There are so many new posts to make and not enough time! Who would have ever thought that I would be blogging? Okay, well I am thinking of all the funny things that have happened since I have joined the military (my husband does the training, but we are both in the army, haha). There are a lot of rules that you have to follow that you dont have to follow in the regular world. Like, where you are allowed to park without getting DH in trouble, or when not to speak your mind. I also have found that if I get a ticket for speeding, it will get my husband in trouble! Unreal, huh? But, you get used to all that. The best word to be as an army wife is FLEXIBLE!
When we came to Georgia, I had a very hard time the first week DH was gone. I didn't know anyone, didn't have a job and was bored out of my mind! I did end up finding a job pretty quickly, and with that job came a lot of time to spend on the computer (its a receptionist job!) So I was trying to find anyone else whose wife was also in Georgia. Thats when I cam across a wonderful site called officerfamilies.com. It has been my life boat! The ladies on there know just about everything you can know relating to the military. They have been there and done that, so who else better to answer your questions than someone who knows first hand what they're talking about? I can honestly say that the website was and still is a huge part of what has helped get me through the transistion of moving somewhere foreign (okay, Georgia might not be exactly foreign, but coming from a town where I couldnt go anywhere without seeing someone I knew, this was foreign!)
Who ever thought that moving 2 people from Virginia to Georgia could be so time consuming, stressful, tireing, and most of all EXPENSIVE??? Not I. So here is the mushy truth, when my husband was in basic, we just missed each other too terribly much. I was not originally going to move to Georgia while he was in Officer school, but after being away from each other for most of October, all of November, and part of December, we made the mutual decision to pack up and move me down! We moved two days after Christmas, what were we thinking??? I really dont think we were thinking. Anyways, it cost us a lot of money, but it was worth it because I was able to see him every weekend except two for the entire training! Now we are off to Kentucky, Virginia, and maybe Kansas or Texas. Oh what a world! I guess I have a lot more packing in my future!!!
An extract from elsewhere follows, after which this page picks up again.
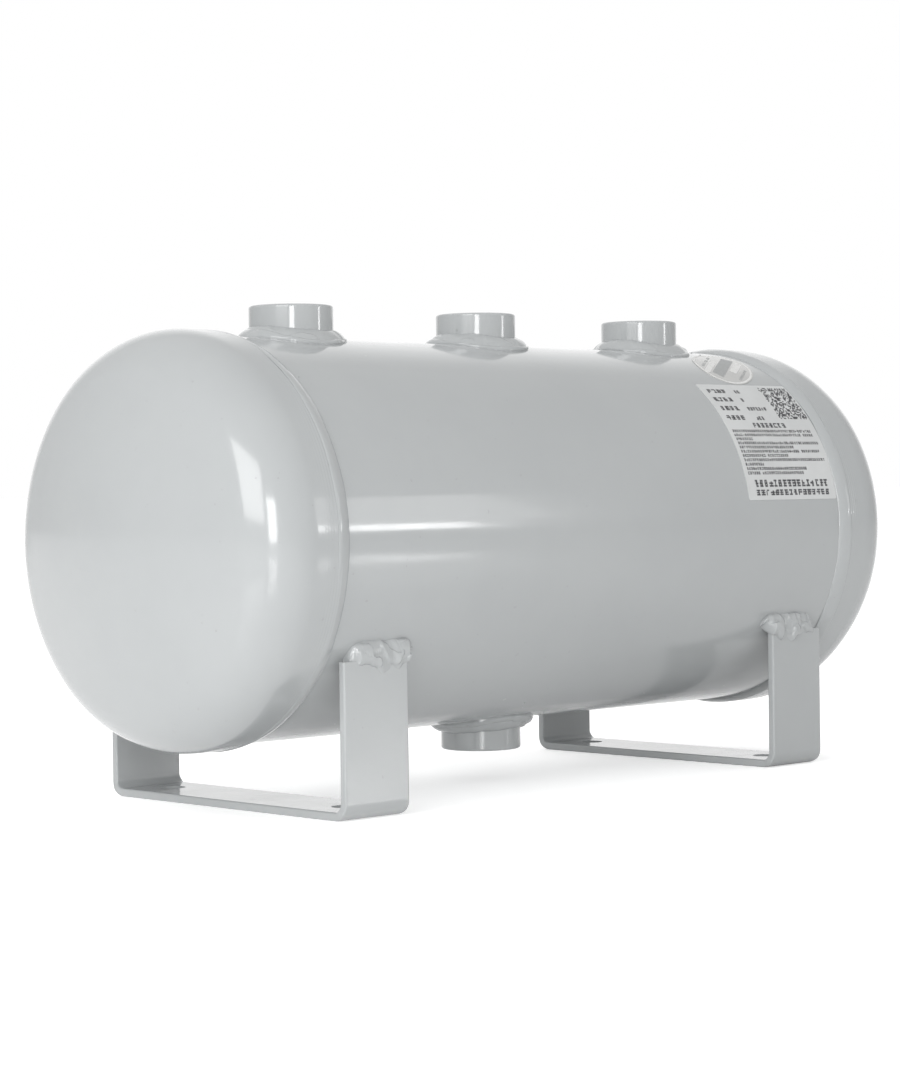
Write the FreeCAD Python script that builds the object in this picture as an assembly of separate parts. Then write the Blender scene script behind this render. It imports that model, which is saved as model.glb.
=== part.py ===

This is my hubby and muah. Here is where it all began, it= army life. DH (lingo for dear hubby, something I have also learned as an Army wife) graduated basic training in December, 7 months after graduating college and 5 months after getting married, to muah. I spent 9 weeks, by myself, with little to no contact with DH, which was a huge deal at the time because we just finished college, just moved out on our own and just gotten married. There were so many "justs" that I "just" didn't want him to leave! But, he did. So here we are at graduation, a wonderful day because he got to come back home with me for Christmas!!!
Is there anything anyone could have said that would suffice for a description of life as an Army wife? I think. . .not. Let me tell ya, there are some days that are killers! But for the most part, so far, things have been pretty "endurable." Here we are, my hubby and I, in the Army. When I think back to just last year at this time, I was a normal college student. How can two peoples lives become so drastically different in only a matter of months? I am devoting this blog to army wives all over, who have had it much worse than I have, but none the less, we are all in this together. I hope you will enjoy learning about my experiences as an Army wife, and that you can experience these days with me as I do all of "this" for the first time!